Objective. Repeat, exactly as written, every line from the one holding "What bpy script" through the one holding "RIM_ROUNDING = 7.0". Leave out all other lines.

***** Information given

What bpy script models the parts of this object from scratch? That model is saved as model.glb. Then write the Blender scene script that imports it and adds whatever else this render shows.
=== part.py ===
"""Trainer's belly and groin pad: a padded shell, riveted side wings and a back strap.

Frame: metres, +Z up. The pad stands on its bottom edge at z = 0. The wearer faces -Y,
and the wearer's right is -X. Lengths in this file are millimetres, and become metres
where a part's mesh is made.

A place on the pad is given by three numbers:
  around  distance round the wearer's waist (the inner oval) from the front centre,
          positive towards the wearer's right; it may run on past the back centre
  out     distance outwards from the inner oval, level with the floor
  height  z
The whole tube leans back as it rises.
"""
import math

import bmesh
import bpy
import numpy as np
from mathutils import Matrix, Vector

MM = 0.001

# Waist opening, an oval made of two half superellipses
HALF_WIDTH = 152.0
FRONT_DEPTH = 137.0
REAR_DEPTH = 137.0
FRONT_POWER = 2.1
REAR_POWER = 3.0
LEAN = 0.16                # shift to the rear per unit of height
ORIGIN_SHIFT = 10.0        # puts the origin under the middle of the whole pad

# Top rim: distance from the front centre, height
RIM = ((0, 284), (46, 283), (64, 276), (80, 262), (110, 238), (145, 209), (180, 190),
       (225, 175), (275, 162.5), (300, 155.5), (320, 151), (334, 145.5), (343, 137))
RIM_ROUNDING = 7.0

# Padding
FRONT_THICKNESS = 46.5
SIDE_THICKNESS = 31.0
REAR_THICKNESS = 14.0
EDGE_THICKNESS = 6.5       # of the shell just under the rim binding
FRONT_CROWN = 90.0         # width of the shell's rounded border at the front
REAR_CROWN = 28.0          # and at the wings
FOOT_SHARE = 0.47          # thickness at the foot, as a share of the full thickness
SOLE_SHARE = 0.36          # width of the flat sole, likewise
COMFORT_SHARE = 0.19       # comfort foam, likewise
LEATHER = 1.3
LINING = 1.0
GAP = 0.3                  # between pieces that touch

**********
***** Information given

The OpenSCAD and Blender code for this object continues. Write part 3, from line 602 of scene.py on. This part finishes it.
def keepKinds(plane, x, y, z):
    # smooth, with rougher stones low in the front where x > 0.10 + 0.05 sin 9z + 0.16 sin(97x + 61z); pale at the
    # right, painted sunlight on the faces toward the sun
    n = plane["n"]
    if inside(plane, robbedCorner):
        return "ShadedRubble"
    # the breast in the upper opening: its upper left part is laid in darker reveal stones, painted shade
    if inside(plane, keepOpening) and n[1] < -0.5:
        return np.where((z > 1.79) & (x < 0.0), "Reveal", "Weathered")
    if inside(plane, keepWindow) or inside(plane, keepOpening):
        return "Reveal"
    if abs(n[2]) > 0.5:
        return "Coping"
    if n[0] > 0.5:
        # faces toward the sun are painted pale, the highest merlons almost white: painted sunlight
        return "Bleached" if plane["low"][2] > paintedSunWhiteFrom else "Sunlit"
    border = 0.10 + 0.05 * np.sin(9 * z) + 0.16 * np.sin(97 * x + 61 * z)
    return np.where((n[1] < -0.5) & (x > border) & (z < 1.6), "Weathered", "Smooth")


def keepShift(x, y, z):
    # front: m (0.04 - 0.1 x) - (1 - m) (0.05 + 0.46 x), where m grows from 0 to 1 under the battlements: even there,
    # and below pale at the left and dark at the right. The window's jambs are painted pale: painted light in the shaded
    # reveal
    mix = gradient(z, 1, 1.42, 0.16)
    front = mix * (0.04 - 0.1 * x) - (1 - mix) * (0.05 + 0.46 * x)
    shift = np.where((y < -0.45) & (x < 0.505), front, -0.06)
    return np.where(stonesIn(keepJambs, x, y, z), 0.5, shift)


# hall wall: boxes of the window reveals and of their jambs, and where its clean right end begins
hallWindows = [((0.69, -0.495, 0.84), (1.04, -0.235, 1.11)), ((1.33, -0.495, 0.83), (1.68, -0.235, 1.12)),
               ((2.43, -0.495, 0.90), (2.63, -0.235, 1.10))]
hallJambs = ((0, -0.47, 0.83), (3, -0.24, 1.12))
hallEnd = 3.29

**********

Answer to this exercise.
What bpy script models the parts of this object from scratch? That model is saved as model.glb. Then write the Blender scene script that imports it and adds whatever else this render shows.
=== part.py ===
"""Trainer's belly and groin pad: a padded shell, riveted side wings and a back strap.

Frame: metres, +Z up. The pad stands on its bottom edge at z = 0. The wearer faces -Y,
and the wearer's right is -X. Lengths in this file are millimetres, and become metres
where a part's mesh is made.

A place on the pad is given by three numbers:
  around  distance round the wearer's waist (the inner oval) from the front centre,
          positive towards the wearer's right; it may run on past the back centre
  out     distance outwards from the inner oval, level with the floor
  height  z
The whole tube leans back as it rises.
"""
import math

import bmesh
import bpy
import numpy as np
from mathutils import Matrix, Vector

MM = 0.001

# Waist opening, an oval made of two half superellipses
HALF_WIDTH = 152.0
FRONT_DEPTH = 137.0
REAR_DEPTH = 137.0
FRONT_POWER = 2.1
REAR_POWER = 3.0
LEAN = 0.16                # shift to the rear per unit of height
ORIGIN_SHIFT = 10.0        # puts the origin under the middle of the whole pad

# Top rim: distance from the front centre, height
RIM = ((0, 284), (46, 283), (64, 276), (80, 262), (110, 238), (145, 209), (180, 190),
       (225, 175), (275, 162.5), (300, 155.5), (320, 151), (334, 145.5), (343, 137))
RIM_ROUNDING = 7.0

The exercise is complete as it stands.